L’Allemagne, en sens inverse, a bénéficié de ses pillages, non seulement sur notre front, mais aussi en Pologne, et a conservé ses usines intactes. Néanmoins, le blocus a fait sentir progressivement son influence sur cette industrie.

En temps normal, les importations de laine brute ou lavée en Allemagne s’élevaient à près de 200 000 tonnes, dont 11 pour 100 en laine lavée et le reste en laine brute. Sur ce total, 77 000 venaient de l’Australie, 50 000 de l’Argentine, 26 000 de l’Afrique méridionale anglaise, 11 000 de Belgique, 9 000 de l’Uruguay et 6 000 tonnes de France. L’Allemagne importait, en outre, pour la laine cardée et peignée, un excédent d’environ 11 000 tonnes et autant de filés de laine ou d’autres poils d’animaux. Au total, l’excédent des importations pour les matières premières des lainages s’élevait, en 1913, à 500 millions de francs. Dans le commerce spécial d’importation, la part de la laine montait à 817 millions de francs à l’importation et 708 millions à l’exportation. En outre, l’Autriche-Hongrie importait 42 000 tonnes de laines, cardées et peignées. Ainsi, contre une importation de 240 000 tonnes dans les Empires centraux, la production indigène était seulement de 12 000 tonnes pour l’Allemagne et 19 000 pour l’Autriche-Hongrie.
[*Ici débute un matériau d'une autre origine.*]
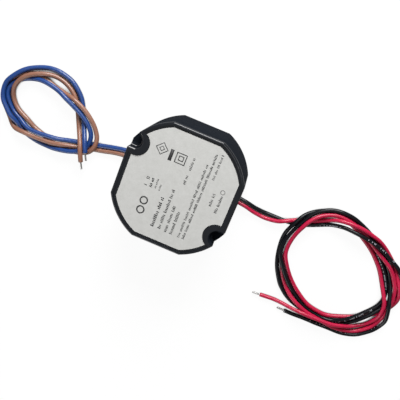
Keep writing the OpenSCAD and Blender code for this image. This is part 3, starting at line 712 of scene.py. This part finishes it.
# Colour, exit, route, diameter, the nodes the lead stands for and how far its bare end droops
LEADS = (
    ("blue", (-26, 1.5, 2.2), BLUE_ROUTE, MAINS_D, ("blue_lead", "mains_coil"), 0.3 * MM),
    ("brown", (-26, -1.5, 2.2), BROWN_ROUTE, MAINS_D, ("brown_lead",), 0.5 * MM),
    ("black", (26, 1, 2.2), BLACK_ROUTE, OUTPUT_D, ("black_lead", "output_coil"), 0.2 * MM),
    ("red", (26, -1, 2.2), RED_ROUTE, OUTPUT_D, ("red_lead", "red_lead_end"), 0.2 * MM))

for lead in LEADS:
    make_lead(*lead)


# Housing

RIM_RADIUS = 0.6 * MM
EDGE_SHARE = 0.3
EDGE_SEGMENTS = 4
SHARP = np.radians(28)
FLAT = np.radians(0.2)
DOUBLE = 0.001 * MM
CLOSE = 0.05 * MM


def edge_weights(mesh):
    """Bevel weight of each edge: 1 along the outer rim and EDGE_SHARE on the rest."""
    corners = np.empty(len(mesh.vertices) * 3)
    mesh.vertices.foreach_get("co", corners)
    corners = corners.reshape(-1, 3)
    ends = np.empty(len(mesh.edges) * 2, dtype=int)
    mesh.edges.foreach_get("vertices", ends)
    off_middle = np.abs(corners[:, :2])
    past_flats = (off_middle - off_middle.max(axis=0)).max(axis=1)
    across = np.hypot(*off_middle.T)
    outside = np.maximum(past_flats, across - across.max()) > -CLOSE
    on_rim = outside & (corners[:, 2] > corners[:, 2].max() - CLOSE)
    return np.where(on_rim[ends.reshape(-1, 2)].all(axis=1), 1.0, EDGE_SHARE)


def rounded_copy(node_name, name, finish, radius):
    """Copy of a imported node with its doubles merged, its flats made whole and its sharp edges rounded."""
    work = bmesh.new()
    work.from_mesh(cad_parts[node_name].data)
    bmesh.ops.remove_doubles(work, verts=work.verts, dist=DOUBLE)
    bmesh.ops.dissolve_limit(work, angle_limit=FLAT, verts=work.verts, edges=work.edges)
    mesh = bpy.data.meshes.new(name)
    work.to_mesh(mesh)
    sharp = np.array([len(e.link_faces) == 2 and e.calc_face_angle() > SHARP for e in work.edges])
    work.free()
    weights = mesh.attributes.new("bevel_weight_edge", "FLOAT", "EDGE")
    weights.data.foreach_set("value", edge_weights(mesh) * sharp)
    piece = add_piece(name, mesh, finish)
    edge = piece.modifiers.new("rounded_edges", "BEVEL")
    edge.width = radius
    edge.segments = EDGE_SEGMENTS
    edge.limit_method = "WEIGHT"
    edge.harden_normals = True
    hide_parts(node_name)


rounded_copy("housing", "moulded_housing", "moulded", RIM_RADIUS)


# Steps inside the screw pockets

POCKET_PITCH_MM = 54
POCKET_ANGLE = np.radians(-29)
POCKET_AT_MM = POCKET_PITCH_MM / 2 * np.array((np.cos(POCKET_ANGLE), np.sin(POCKET_ANGLE)))
POCKET_RADIUS_MM = 3.8
POCKET_MOUTH_MM = 25.3
POCKET_ARC = np.radians((90, 250))
POCKET_ARC_POINTS = 41
POCKET_DRIFT_MM = 0.8
CREASE = np.radians(30)

# Profiles of the linings: inset from the pocket's wall and height over the rim. The slopes of about
# 40 degrees are the lips that catch the light; the rest is wall, ledge, and a back and foot sunk into the
# housing.
UPPER_STEP_MM = (
    (-0.1, -3.2), (-0.1, -0.12), (0.0, -0.14), (0.2, -0.26), (0.4, -0.42), (0.6, -0.63), (0.66, -0.8),
    (0.66, -2.3), (1.15, -2.38), (1.15, -3.2))
LOWER_STEP_MM = (
    (-0.1, -7.6), (-0.1, -2.46), (1.2, -2.46), (1.38, -2.61), (1.5, -2.78), (1.54, -2.95), (1.54, -7.6))


def pocket_step(name, turn, profile_mm, finish):
    """Lining of a pocket: its profile carried along the straight wall and round the inside.

    The round part starts POCKET_DRIFT_MM late and catches up with the pocket's wall, which draws out the
    straight part of the lips. Turn is 1 for the output pocket and -1 for the mains one, opposite it.
    """
    arc = np.linspace(*POCKET_ARC, POCKET_ARC_POINTS)
    outwards = np.column_stack((np.cos(arc), np.sin(arc)))
    drift = POCKET_DRIFT_MM * np.clip(2 - arc / (np.pi / 2), 0, 1)
    middles = POCKET_AT_MM - np.column_stack((drift, np.zeros_like(drift)))
    outwards = np.vstack((outwards[:1], outwards))
    middles = np.vstack(((POCKET_MOUTH_MM, POCKET_AT_MM[1]), middles))
    inset, height = np.array(profile_mm).T
    plan = turn * (middles[:, None] + (POCKET_RADIUS_MM - inset)[:, None] * outwards[:, None])
    points = np.dstack((plan * MM, np.broadcast_to(RIM_TOP + height * MM, plan.shape[:2])))
    rows, columns = plan.shape[:2]
    sides = grid_faces(rows, columns).reshape(-1, 4)
    ends = np.arange(columns), rows * columns - 1 - np.arange(columns)
    piece = new_piece(name, points.reshape(-1, 3), [*sides, *ends], finish)
    piece.data.set_sharp_from_angle(angle=CREASE)


pocket_step("pocket_upper_step_output", 1, UPPER_STEP_MM, "shaded")
pocket_step("pocket_lower_step_output", 1, LOWER_STEP_MM, "shaded")
pocket_step("pocket_upper_step_mains", -1, UPPER_STEP_MM, "moulded")
pocket_step("pocket_lower_step_mains", -1, LOWER_STEP_MM, "pocket")


# Print on the label

LABEL_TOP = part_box("rating_label")[1].z
INK_THICK = 0.012 * MM


def block_points(centres, sizes):
    """Eight corners of each flat block, from its centre and its size along X and Y, standing on the label."""
    sign = np.array([(-1, -1), (1, -1), (1, 1), (-1, 1)]) / 2
    plan = centres[:, None] + sign * sizes[:, None]
    heights = np.array((LABEL_TOP, LABEL_TOP + INK_THICK))
    points = np.empty((len(centres), 2, 4, 3))
    points[..., :2] = plan[:, None]
    points[..., 2] = heights[None, :, None]
    return points.reshape(-1, 3)


def block_faces(count):
    """Six faces for each set of eight corners."""
    one = np.array([(0, 3, 2, 1), (4, 5, 6, 7), (0, 1, 5, 4), (1, 2, 6, 5), (2, 3, 7, 6), (3, 0, 4, 7)])
    return (np.arange(count)[:, None, None] * 8 + one).reshape(-1, 4)


# Rows that stand for lines of print: x of the row, y where it starts and ends, then height and weight of
# its marks
PRINT_ROWS_MM = (
    (-10.9, -3.1, 1.1, 1.1, 0.5), (-8.8, -2.9, 1.6, 0.8, 0.22), (-6.9, -3.2, 0.2, 0.8, 0.22),
    (-4.3, -19.1, -5.1, 1.5, 0.3), (-1.1, -18.9, -0.2, 1.3, 0.28), (1.8, -19.2, -6.7, 1.3, 0.28),
    (4.4, -19.2, -8.4, 1.3, 0.28), (8.0, -19.2, 15.3, 1.1, 0.26), (10.1, -19.1, 21.4, 1.1, 0.26),
    (12.6, 10.0, 21.5, 1.0, 0.24), (1.9, 3.6, 7.8, 1.2, 0.28), (2.0, 10.0, 15.8, 1.2, 0.28),
    (15.3, -0.9, 5.0, 1.2, 0.24), (18.6, -2.8, 5.2, 1.2, 0.24))

# Plain bars: x and y of the middle, size along x and y
PRINT_BARS_MM = (
    (-7.5, 13.2, 1.5, 5.0), (-13.1, -2.9, 1.4, 0.35), (-13.0, 0.0, 1.4, 0.35), (-13.0, 0.7, 1.4, 0.35))

# Marks of a row: their sizes are shares of the row's height or of their pitch
PRINT_SEED = 11
MARK_PITCH = 0.55
GROUP_FROM, GROUP_BELOW = 3, 10
TALL_CHANCE = 0.4
LOW_MARK = 0.72
MARK_WIDTH = 0.38
MARK_WIDTH_SPREAD = 0.3
WIDTH_WITHOUT_WEIGHT = 0.8


def row_blocks(row, chance):
    """Small upright blocks along a row, in groups of three to nine with a space after each group."""
    x, start, end, height, weight = row
    count = int((end - start) / (MARK_PITCH * height)) + 1
    pitch = (end - start) / count
    at = start + (np.arange(count) + 0.5) * pitch
    spaces = np.cumsum(chance.integers(GROUP_FROM, GROUP_BELOW, count)) + np.arange(count)
    kept = ~np.isin(np.arange(count), spaces)
    tall = np.where(chance.random(count) < TALL_CHANCE, 1.0, LOW_MARK) * height
    wide = pitch * (MARK_WIDTH + MARK_WIDTH_SPREAD * chance.random(count)) * (WIDTH_WITHOUT_WEIGHT + weight)
    centres = np.stack((x + (height - tall) / 2, at), axis=1)
    return centres[kept], np.stack((tall, wide), axis=1)[kept]


def make_print():
    """All rows of blocks and the bars in one mesh."""
    chance = np.random.default_rng(PRINT_SEED)
    row_centres, row_sizes = zip(*[row_blocks(row, chance) for row in PRINT_ROWS_MM])
    bars = np.array(PRINT_BARS_MM)
    centres = np.vstack((*row_centres, bars[:, :2])) * MM
    sizes = np.vstack((*row_sizes, bars[:, 2:])) * MM
    new_piece("print_rows", block_points(centres, sizes), block_faces(len(centres)), "ink")


def band(name, centre_mm, outer_mm, inner_mm, corners, turn=0.5):
    """Flat ring on the label, round or with corners, whose sides lie inner_mm to outer_mm from its middle."""
    angle = (np.arange(corners) + turn) * 2 * np.pi / corners
    outline = np.stack((np.cos(angle), np.sin(angle)), axis=1) / np.cos(np.pi / corners)
    low, high = LABEL_TOP, LABEL_TOP + INK_THICK
    rings = [np.column_stack(((np.array(centre_mm) + size * outline) * MM, np.full(corners, height)))
             for size, height in ((inner_mm, low), (outer_mm, low), (outer_mm, high), (inner_mm, high))]
    faces = grid_faces(len(rings) + 1, corners) % (len(rings) * corners)
    new_piece(name, np.vstack(rings), faces.reshape(-1, 4), "ink")


make_print()
band("square_outer", (-3.1, 13.2), 2.35, 1.95, 4)
band("square_inner", (-3.0, 13.3), 1.15, 0.78, 4)
band("diamond_outer", (-11.9, 14.3), 2.0, 1.68, 4, 0.0)
band("diamond_inner", (-11.9, 14.3), 0.9, 0.6, 4, 0.0)
band("ring_mark_a", (-11.4, -14.0), 1.85, 1.25, 40)
band("ring_mark_b", (-11.4, -9.6), 1.85, 1.25, 40)
band("ring_mark_small", (18.4, 6.8), 1.0, 0.8, 28)


# Stage and light

FLOOR_HALF = 3.0
FLOOR_TOP = -0.06 * MM
FLOOR_PALE = 0.1
FLOOR_GLOW = 0.93
# Width of the gaps whose glow fades, and the occlusion that turns them dark or leaves them white: painted
# shade in the gaps.
GAP_WIDTH = 3 * MM
GAP_DARK = 0.25
GAP_WHITE = 0.5
MIRRORED_SHARE = 0.35
WORLD_LIGHT = 0.06
WORLD_WHITE = 0.96
LAMP_AIM = Vector((0, 0, 0.01))


def seen_directly(tree):
    """1 for what the camera sees, less for what gloss and glass show, and 0 for the light on the object."""
    path = put(tree, "ShaderNodeLightPath")
    mirrored = calc(tree, "MAXIMUM", path.outputs["Is Glossy Ray"], path.outputs["Is Transmission Ray"])
    dimmed = calc(tree, "MULTIPLY", mirrored, MIRRORED_SHARE)
    return calc(tree, "MAXIMUM", path.outputs["Is Camera Ray"], dimmed)


def make_floor():
    """Wide pale floor whose shadows stay, and whose glow fades in the narrow gaps between things on it:
    painted shade in those gaps.
    """
    sides = ((-1, -1), (1, -1), (1, 1), (-1, 1))
    corners = [(x * FLOOR_HALF, y * FLOOR_HALF, FLOOR_TOP) for x, y in sides]
    mesh = bpy.data.meshes.new("floor")
    mesh.from_pydata(corners, [], [range(len(corners))])
    made = bpy.data.materials.new("floor_white")
    tree = empty_tree(made)
    plain = put(tree, "ShaderNodeBsdfDiffuse", {"Color": (FLOOR_PALE, FLOOR_PALE, FLOOR_PALE, 1)})
    # Ambient occlusion takes the glow out of narrow gaps, which paints shade between the leads and where they
    # touch the floor.
    opened = put(tree, "ShaderNodeAmbientOcclusion", {"Distance": GAP_WIDTH}).outputs["AO"]
    full = ramp(tree, opened, GAP_DARK, GAP_WHITE, 0.0, FLOOR_GLOW)
    glow = put(tree, "ShaderNodeEmission", {"Strength": calc(tree, "MULTIPLY", seen_directly(tree), full)})
    both = put(tree, "ShaderNodeAddShader", {0: plain.outputs[0], 1: glow.outputs[0]})
    put(tree, "ShaderNodeOutputMaterial", {"Surface": both.outputs[0]})
    mesh.materials.append(made)
    floor = add_object("floor", mesh)


def make_world():
    """Even pale surroundings, seen as white by the camera."""
    world = bpy.data.worlds.new("studio")
    scene.world = world
    tree = empty_tree(world)
    strength = ramp(tree, seen_directly(tree), 0, 1, WORLD_LIGHT, WORLD_WHITE)
    sky = put(tree, "ShaderNodeBackground", {"Color": (1, 1, 1, 1), "Strength": strength})
    put(tree, "ShaderNodeOutputWorld", {"Surface": sky.outputs[0]})


def softbox(name, at, width, height, watts):
    """Rectangular lamp at a place, turned towards the object."""
    data = bpy.data.lights.new(name, "AREA")
    data.shape = "RECTANGLE"
    data.size, data.size_y, data.energy = width, height, watts
    lamp = add_object(name, data)
    lamp.location = at
    lamp.rotation_euler = (LAMP_AIM - Vector(at)).to_track_quat("-Z", "Y").to_euler()


make_floor()
make_world()
softbox("key_softbox", (-0.03, 0.50, 0.27), width=0.34, height=0.32, watts=4.6)
softbox("top_softbox", (0.05, 0.15, 0.6), width=0.3, height=0.3, watts=0.4)
softbox("fill_softbox", (-0.15, -0.5, 0.25), width=0.5, height=0.25, watts=1.4)
scene.view_settings.view_transform = "Standard"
Si l’Allemagne, après la guerre, ne pouvait plus s’alimenter en Australie, dans l’Afrique du Sud, en Belgique et en France, elle n’aurait plus comme gros fournisseur possible que l’Argentine ; car la Russie, qui lui a fourni au total 2 000 tonnes en 1913, a ses propres usines à alimenter et sa balance était au total très largement importatrice (pour près de 200 millions de francs).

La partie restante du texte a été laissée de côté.